All of this is contained within the tightest of Shakespeare’s plots. Romeo and Juliet is a snowball rolling downhill, picking up speed and mass until it crashes into its two great houses. Every few scenes there’s a new point of no return where what’s done cannot be undone. The plotting mimics the excitement and terror of first love as surely as the diffuseness of Hamlet mimics the Danish prince’s uncertainty. The way Shakespeare moves from the comedy of the first half to the tragedy of the second by killing off the audience’s favorite character is a master stroke that lives on in the work of Joss Whedon. Yes, the play relies on a series of odd coincidences and near-misses that are very old fashioned, but so do both Breaking Bad and Downton Abbey.

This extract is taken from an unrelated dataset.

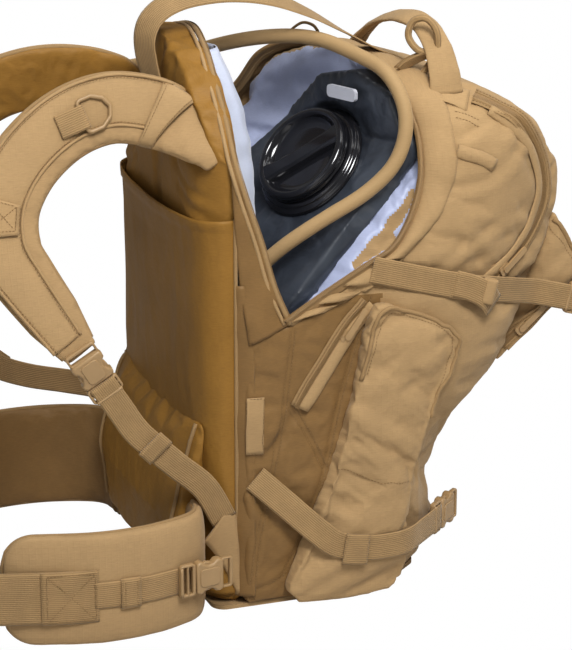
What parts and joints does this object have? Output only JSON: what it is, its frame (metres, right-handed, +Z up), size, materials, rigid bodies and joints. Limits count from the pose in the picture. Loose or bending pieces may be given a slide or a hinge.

Whether the upcoming Broadway production—part of a long tradition of mixed-race classical theater in America—will be any good is unknowable. Condola Rashad, Joe Morton, and Jayne Houdyshell are incredible actors; Orlando Bloom is not. David Laveaux has helmed productions both wonderful (The Real Thing) and laughably bad (Cyrano). The actors are, as Rosenberg notes, too old for their roles by at least a decade, but the stage—which requires more engagement of our imaginations than either film or television and lacks close-ups—often cons audiences into leaving their incredulousness at the coat check. Nevertheless, if the eventual production fails, it won’t be the play’s fault. Romeo and Juliet isn’t even one of Shakespeare’s best plays, yet it more than deserves its status as a classic.